Новокаин подействовал. Жужжание доносилось будто бы издалека, а боль оказалась не страшнее той, какую причиняет взрыв звезды, убийство индийского слона или – признался про себя Бертон – порка соседского мальчишки. Боль. Тут, несомненно, есть проблема. Он начал привычно рассуждать сам с собой. Творение – это результат стремления Творца создать из материи живые души. С точки зрения этики материя
Дантист поменял бор. «Благодарю вас». Какие-то вещи Бертон сумел постичь. А какие-то не сумел: например, почему Он выжидал миллионы лет, пока из атома мучительно развивалась жизнь. С каким чувством Он наблюдал, как эти нелепые, упрямые твари выкарабкивались из болот и бессмысленно вымирали на долгом и тернистом пути превращения в Человека? Или взять звезды: такие далекие, просто насмешка над бесполезностью расстояний; теологи привычно рассуждают о бесконечности, но неужели она и впрямь
– Ну вот, – сказал дантист. – Будьте добры, сплюньте, пожалуйста.
Он отвел бормашину в сторону, и Бертон понял, что больше она не понадобится.

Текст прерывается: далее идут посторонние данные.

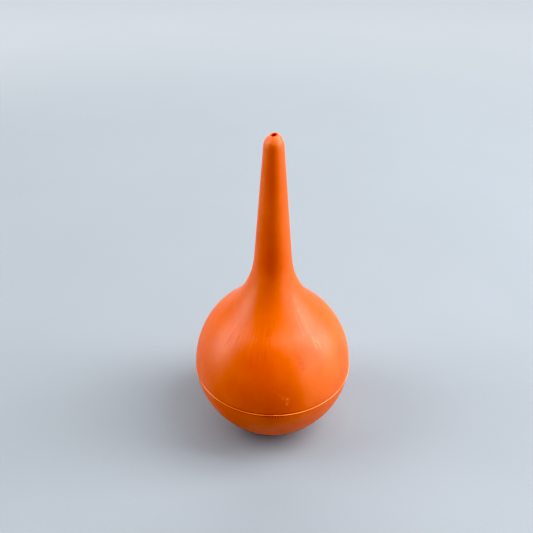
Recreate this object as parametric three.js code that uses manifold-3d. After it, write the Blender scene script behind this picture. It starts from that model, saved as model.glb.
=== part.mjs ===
// A hand-squeezed bulb aspirator, moulded in one piece of soft rubber: a round bulb on a small flat
// base, a long tapered nozzle with a wide fillet at its root, and a small hole in the rounded tip.
// Sizes are in millimetres. The origin is the centre of the flat base and +Z runs up the nozzle.

import * as THREE from 'three';
import * as BufferGeometryUtils from 'three/addons/utils/BufferGeometryUtils.js';
import Module from 'manifold-3d';

// The bulb
const BULB_RADIUS = 26;
const WALL = 2.2;
const SEAM_HEIGHT = 24.8;      // the greatest diameter, where the two halves of the mould met
const DOME_HEIGHT = 27.6;      // vertical half-axis of the ellipse above the seam
const BOWL_DEPTH = 27.4;       // vertical half-axis of the curve below the seam
const BOWL_FULLNESS = 1.8;     // power of that curve: 2 would be an ellipse
const BEAD = 0.2;              // how far the moulding line stands out, and half its height

// The nozzle
const NECK_FILLET = 30;
const NOZZLE_LOW = 60;         // height at which NOZZLE_LOW_RADIUS is measured
const NOZZLE_LOW_RADIUS = 6.35;
const TIP_HEIGHT = 106.2;
const TIP_RADIUS = 2.67;       // the nozzle's cone carried on to the tip's height
const TIP_ROUND = 4;           // height of the rounded end
const HOLE_RADIUS = 0.95;
const HOLE_LENGTH = 8;         // the straight hole behind the tip, before the bore widens

// Where the moulding is divided into the regions that move
const GAP = 0.3;
const FLEX_LOW = 62;           // the nozzle bends between these two heights
const FLEX_HIGH = 76;
const SQUEEZE_RADIUS = 16;     // the round finger area on each side of the bulb
const SQUEEZE_HEIGHT = 25;

// How finely the curves are drawn
const ROUND_SEGMENTS = 48;
const CURVE_STEPS = 9;
const FILLET_STEPS = 7;
const TIP_STEPS = 5;

const wasm = await Module();
wasm.setup();

// The straight cone of the nozzle: its radius changes by this much for each millimetre of height
const NOZZLE_SLOPE = (TIP_RADIUS - NOZZLE_LOW_RADIUS) / (TIP_HEIGHT - NOZZLE_LOW);

function nozzleRadius(height) {
  return NOZZLE_LOW_RADIUS + NOZZLE_SLOPE * (height - NOZZLE_LOW);
}

// A point on the dome at an angle above the seam
function domePoint(angle) {
  return new THREE.Vector2(
    BULB_RADIUS * Math.cos(angle),
    SEAM_HEIGHT + DOME_HEIGHT * Math.sin(angle),
  );
}

function domeNormal(angle) {
  return new THREE.Vector2(Math.cos(angle) / BULB_RADIUS, Math.sin(angle) / DOME_HEIGHT).normalize();
}

// The neck fillet touches the dome and the nozzle's cone. Its centre lies one fillet radius off the
// dome, and halving the angle finds the place where it is also one fillet radius off the cone.
function neckFillet() {
  const coneNormal = new THREE.Vector2(1, -NOZZLE_SLOPE).normalize();
  let low = 0.2;
  let high = 1.55;
  let centre;
  while (high - low > 1e-9) {
    const angle = (low + high) / 2;
    centre = domePoint(angle).addScaledVector(domeNormal(angle), NECK_FILLET);
    const fromCone = (centre.x - nozzleRadius(centre.y)) * coneNormal.x;
    if (fromCone > NECK_FILLET) {
      low = angle;
    } else {
      high = angle;
    }
  }
  const onCone = centre.clone().addScaledVector(coneNormal, -NECK_FILLET);
  return { domeAngle: low, centre, onCone };
}

function sampled(steps, pointAt) {
  return Array.from({ length: steps + 1 }, (_, step) => pointAt(step / steps));
}

// The outside of the whole moulding, from the base's rim up to the edge of the hole, which is cut
// through a domed end
function outerOutline() {
  const power = 2 / BOWL_FULLNESS;
  const baseAngle = Math.acos((SEAM_HEIGHT / BOWL_DEPTH) ** (1 / power));
  const bowl = sampled(CURVE_STEPS, (t) => {
    const angle = THREE.MathUtils.lerp(baseAngle, Math.PI / 2, t);
    return new THREE.Vector2(
      BULB_RADIUS * Math.sin(angle) ** power,
      SEAM_HEIGHT - BOWL_DEPTH * Math.max(Math.cos(angle), 0) ** power,
    );
  });
  const bead = [
    new THREE.Vector2(BULB_RADIUS, SEAM_HEIGHT - BEAD),
    new THREE.Vector2(BULB_RADIUS + BEAD, SEAM_HEIGHT),
    new THREE.Vector2(BULB_RADIUS, SEAM_HEIGHT + BEAD),
  ];
  const { domeAngle, centre, onCone } = neckFillet();
  const dome = sampled(CURVE_STEPS, (t) => domePoint(t * domeAngle));
  const onDome = dome.at(-1);
  const from = onDome.clone().sub(centre).angle();
  const to = onCone.clone().sub(centre).angle();
  const fillet = sampled(FILLET_STEPS, (t) => {
    const angle = THREE.MathUtils.lerp(from, to, t);
    return new THREE.Vector2(Math.cos(angle), Math.sin(angle)).multiplyScalar(NECK_FILLET).add(centre);
  });
  const shoulder = TIP_HEIGHT - TIP_ROUND;
  const shoulderRadius = nozzleRadius(shoulder);
  const rimAngle = Math.acos(HOLE_RADIUS / shoulderRadius);
  const tip = sampled(TIP_STEPS, (t) => new THREE.Vector2(
    shoulderRadius * Math.cos(t * rimAngle),
    shoulder + TIP_ROUND * Math.sin(t * rimAngle) / Math.sin(rimAngle),
  ));
  return [...bowl.slice(0, -1), ...bead, ...dome.slice(1), ...fillet.slice(1), ...tip];
}

// The inside: a parallel curve one wall thickness in as far as the nozzle, then the tapered bore
function innerOutline(outline) {
  const smooth = outline.filter((point) => point.x <= BULB_RADIUS);
  const parallel = smooth.map((point, index) => {
    const before = smooth[Math.max(index - 1, 0)];
    const after = smooth[Math.min(index + 1, smooth.length - 1)];
    const along = after.clone().sub(before).normalize();
    return new THREE.Vector2(point.x - along.y * WALL, point.y + along.x * WALL);
  });
  return [
    ...parallel.filter((point) => point.y < NOZZLE_LOW),
    new THREE.Vector2(nozzleRadius(NOZZLE_LOW) - WALL, NOZZLE_LOW),
    new THREE.Vector2(HOLE_RADIUS, TIP_HEIGHT - HOLE_LENGTH),
    new THREE.Vector2(HOLE_RADIUS, TIP_HEIGHT),
  ];
}

const OUTSIDE = outerOutline();
const INSIDE = innerOutline(OUTSIDE);

// The stretch of a rising outline between two heights
function between(outline, low, high) {
  const cutAt = (height) => {
    const above = outline.findIndex((point) => point.y >= height);
    const a = outline[Math.max(above - 1, 0)];
    const b = outline[above];
    return above === 0 ? b.clone() : a.clone().lerp(b, (height - a.y) / (b.y - a.y));
  };
  return [cutAt(low), ...outline.filter((point) => point.y > low && point.y < high), cutAt(high)];
}

// A profile of points round +Z. LatheGeometry turns round Y, so it is tipped up.
function lathe(profile) {
  return new THREE.LatheGeometry(profile, ROUND_SEGMENTS).rotateX(Math.PI / 2);
}

// A ring of the wall between two heights, open at both ends
function wallRing(low, high) {
  const profile = [...between(OUTSIDE, low, high), ...between(INSIDE, low, high).reverse()];
  return lathe([...profile, profile[0].clone()]);
}

// The wall from the base up to a height, closed by the flat base
function wallCup(high) {
  const top = between(INSIDE, WALL, high).reverse();
  return lathe([
    new THREE.Vector2(0, 0),
    ...between(OUTSIDE, 0, high),
    ...top,
    new THREE.Vector2(0, WALL),
  ]);
}

// A round bar along Y through the bulb at the squeezed height, from one Y to another
function barAlongY(radius, from, to) {
  const bar = new THREE.CylinderGeometry(radius, radius, to - from, ROUND_SEGMENTS);
  return bar.translate(0, (from + to) / 2, SQUEEZE_HEIGHT);
}

function solid(geometry) {
  const bare = geometry.clone();
  bare.deleteAttribute('normal');
  bare.deleteAttribute('uv');
  const merged = BufferGeometryUtils.mergeVertices(bare, 1e-4);
  const corners = merged.index.array;
  const triVerts = [];
  for (let i = 0; i < corners.length; i += 3) {
    const [a, b, c] = corners.subarray(i, i + 3);
    if (a !== b && b !== c && c !== a) {
      triVerts.push(a, b, c);
    }
  }
  return new wasm.Manifold(new wasm.Mesh({
    numProp: 3,
    vertProperties: new Float32Array(merged.attributes.position.array),
    triVerts: new Uint32Array(triVerts),
  }));
}

function geometryOf(manifold) {
  const mesh = manifold.getMesh();
  const geometry = new THREE.BufferGeometry();
  geometry.setAttribute('position', new THREE.BufferAttribute(mesh.vertProperties, 3));
  geometry.setIndex(new THREE.BufferAttribute(mesh.triVerts, 1));
  geometry.computeVertexNormals();
  return geometry;
}

function without(geometry, cutter) {
  return geometryOf(solid(geometry).subtract(solid(cutter)));
}

function within(geometry, cutter) {
  return geometryOf(solid(geometry).intersect(solid(cutter)));
}

// The fixed parts of the bulb are cut clear of both finger areas
const REACH = 2 * BULB_RADIUS;
const fingerOpening = barAlongY(SQUEEZE_RADIUS + GAP, -REACH, REACH);
const SPLIT = SEAM_HEIGHT + BEAD;

function lowerBowl() {
  return without(wallCup(SPLIT), fingerOpening);
}

function upperDome() {
  return without(wallRing(SPLIT + GAP, FLEX_LOW - GAP), fingerOpening);
}

// A finger area takes in the moulding line, so it is cut from the wall of the whole bulb
function squeezeWall(from, to) {
  return within(wallCup(FLEX_LOW), barAlongY(SQUEEZE_RADIUS, from, to));
}

function nozzleRoot() {
  return wallRing(FLEX_LOW, FLEX_HIGH);
}

function nozzle() {
  return wallRing(FLEX_HIGH + GAP, TIP_HEIGHT);
}

// One orange rubber throughout, in slightly different shades to tell the regions apart
const group = new THREE.Group();

function add(name, geometry, color, roughness) {
  const material = new THREE.MeshStandardMaterial({ color, roughness, metalness: 0 });
  const mesh = new THREE.Mesh(geometry, material);
  mesh.name = name;
  group.add(mesh);
}

add('lower_bowl', lowerBowl(), 0xc9491d, 0.55);
add('upper_dome', upperDome(), 0xe0602f, 0.5);
add('squeeze_wall_front', squeezeWall(-REACH, 0), 0xe4683a, 0.45);
add('squeeze_wall_back', squeezeWall(0, REACH), 0xe4683a, 0.45);
add('nozzle_root', nozzleRoot(), 0xd9562a, 0.5);
add('nozzle', nozzle(), 0xde5d30, 0.45);

export default group;
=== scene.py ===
"""A soft rubber bulb aspirator standing on a pale studio floor.

The object is one moulding, so its skin is shaped as one closed surface and then parted into
three pieces: the bulb's front half, its back half and the nozzle. Each piece keeps the shading
of the whole skin, so no line shows where they meet.
"""

import math

import bmesh
import bpy
import numpy as np
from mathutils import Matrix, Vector


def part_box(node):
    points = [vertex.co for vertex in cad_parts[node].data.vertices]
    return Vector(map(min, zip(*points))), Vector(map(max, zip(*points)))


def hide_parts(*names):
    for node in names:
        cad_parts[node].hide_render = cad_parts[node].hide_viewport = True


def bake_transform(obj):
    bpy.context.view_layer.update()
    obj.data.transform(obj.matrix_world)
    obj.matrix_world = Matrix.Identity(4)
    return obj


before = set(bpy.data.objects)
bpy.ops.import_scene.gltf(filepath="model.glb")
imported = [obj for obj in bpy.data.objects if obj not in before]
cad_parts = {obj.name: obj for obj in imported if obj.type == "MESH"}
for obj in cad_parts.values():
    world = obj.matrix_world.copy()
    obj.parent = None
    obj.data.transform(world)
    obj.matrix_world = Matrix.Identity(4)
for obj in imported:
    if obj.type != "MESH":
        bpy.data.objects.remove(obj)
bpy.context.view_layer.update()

# ---------------------------------------------------------------------------------------------
# Sizes, in metres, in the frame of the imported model
# ---------------------------------------------------------------------------------------------

MM = 0.001
BEAD = 0.2 * MM                 # how far the moulding line stands out
BULB_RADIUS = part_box("lower_bowl")[1].x - BEAD
SEAM_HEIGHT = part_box("lower_bowl")[1].z - BEAD
TIP_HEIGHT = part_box("nozzle")[1].z
FLEX_LOW, FLEX_HIGH = (corner.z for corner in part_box("nozzle_root"))
WALL = 2.2 * MM

DOME_HEIGHT = 27.6 * MM         # half-axis of the ellipse above the seam
BOWL_DEPTH = 27.4 * MM          # half-axis of the curve below it
BOWL_FULLNESS = 1.8             # power of that curve, where 2 is an ellipse
BASE_EDGE = 1.6 * MM            # soft edge where the flat base turns up into the bowl

NECK_FILLET = 30 * MM
NOZZLE_LOW = 60 * MM
NOZZLE_LOW_RADIUS = 6.35 * MM
TIP_RADIUS = 2.67 * MM          # the nozzle's cone carried on to the tip's height
TIP_ROUND = 4 * MM              # height of the rounded end
CAP_FULLNESS = 0.9              # power of the rounded end's outline, where 1 is an ellipse
HOLE_RADIUS = 0.95 * MM
HOLE_EDGE = 0.3 * MM            # soft edge of the hole
HOLE_LENGTH = 8 * MM
TILT_DEPTH = 1.6 * MM           # how much of the end is out of square

NECK_SPLIT = FLEX_LOW - 1.5 * MM    # where the nozzle's skin meets the bulb's
SEAM_BAND = 1.6 * MM            # the skin is finest this near the moulding line
POLE_RADIUS = 1.0 * MM          # the first and last rows, round the middle of the base
AROUND = 288                    # columns round the skin
SMOOTH = 500                    # points along a curve before it is spaced out evenly
FRONT = math.radians(-89.4)     # direction of the nicks in the moulding line

NOZZLE_SLOPE = (TIP_RADIUS - NOZZLE_LOW_RADIUS) / (TIP_HEIGHT - NOZZLE_LOW)


# ---------------------------------------------------------------------------------------------
# The outline, as rows of (radius, height) from the base's centre up to the hole
# ---------------------------------------------------------------------------------------------

def nozzle_radius(height):
    return NOZZLE_LOW_RADIUS + NOZZLE_SLOPE * (height - NOZZLE_LOW)


def dome_point(angle):
    return np.array([BULB_RADIUS * math.cos(angle), SEAM_HEIGHT + DOME_HEIGHT * math.sin(angle)])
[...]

Какая деликатность!
– У вас во дворе, я вижу, настоящее царство пернатых, – сказал Бертон.
– Мы их подкармливаем, – объяснил дантист, растирая амальгаму для пломбы в маленьком толстостенном тигле.
– Что это за черные птицы?
– Скворцы. Невероятно прожорливы. Вечно отнимают корм у малиновок.
Только теперь Бертон заметил, что среди ветвей мелькают комочки поменьше и пошустрее, но не такие многочисленные и не такие деловитые, как скворцы. Он стал приглядываться к одной из таких пташек, которая ни минуты не сидела без движения: она то расплывалась, словно клякса, то набухала, как почка, то поворачивалась в профиль и становилась похожей на керамический кувшинчик работы Пикассо. Благодаря этим наблюдениям его разум освободился от всяческих мыслей и не реагировал ровным счетом ни на что, даже на скрип растираемой амальгамы.
Когда Бертон очнулся, его вниманием безраздельно завладели инструменты на лотке: щипцы, зонды, боры, ватные шарики; на столике стояла небьющаяся банка с ватой и спиртовка под металлическим колпачком; на эмалированной этажерке подле его локтя ждали своего часа десятки каких-то полезных приспособлений; дальше начиналась облицованная кафелем стена, потом оконная рама, потом знакомая картина за окном – все это охватили его органы чувств на волне душевного подъема и жажды деятельности. Такое ощущение частенько накатывало на Бертона в детстве, но с годами посещало его все реже и реже. Пришлось подавить в себе желание рассмеяться и схватить что-нибудь со столика; даже улыбка, обращенная к доктору, пропала втуне, поскольку тот смотрел только на кусочек амальгамы, поддетый острием какого-то инструмента, по форме напоминающего клюшку для гольфа.
Амальгама благополучно достигла места назначения. Бертону пришло в голову, что мир, как и музыка, держится на противоборстве. Дерево растет снизу вверх, а сила тяжести давит на него сверху вниз; птица вытесняет воздух, а воздух неизбежно сжимает птицу. В голове замелькали непрошеные воспоминания: как он в раннем детстве подверг страшным пыткам резинового утенка Дональда; как играл в беседке из виноградной лозы во дворе родительского дома; как уважали в городе его отца; как выглядел залитый солнцем парк; как звучала фраза Макса Бирбома[10] насчет того, что надписанный твоей рукой конверт становится чужим, проехав в почтовой карете.
Стоматолог кашлянул. От простуды кашель совсем не такой; так может кашлянуть лишь тот, кто сделал свое дело и теперь волен прочистить горло.
– Будьте добры, прополощите, пожалуйста, и сплюньте. – Он указал на стакан, наполненный чем-то розовым.
Почему-то раньше Бертон им не воспользовался; зато теперь, набрав в рот немного жидкости (довольно приятной, но, конечно, не такой приятной, как дыхание врача), он поболтал ее во рту и выпустил в белоснежную плевательницу, стараясь не издавать одиозных звуков.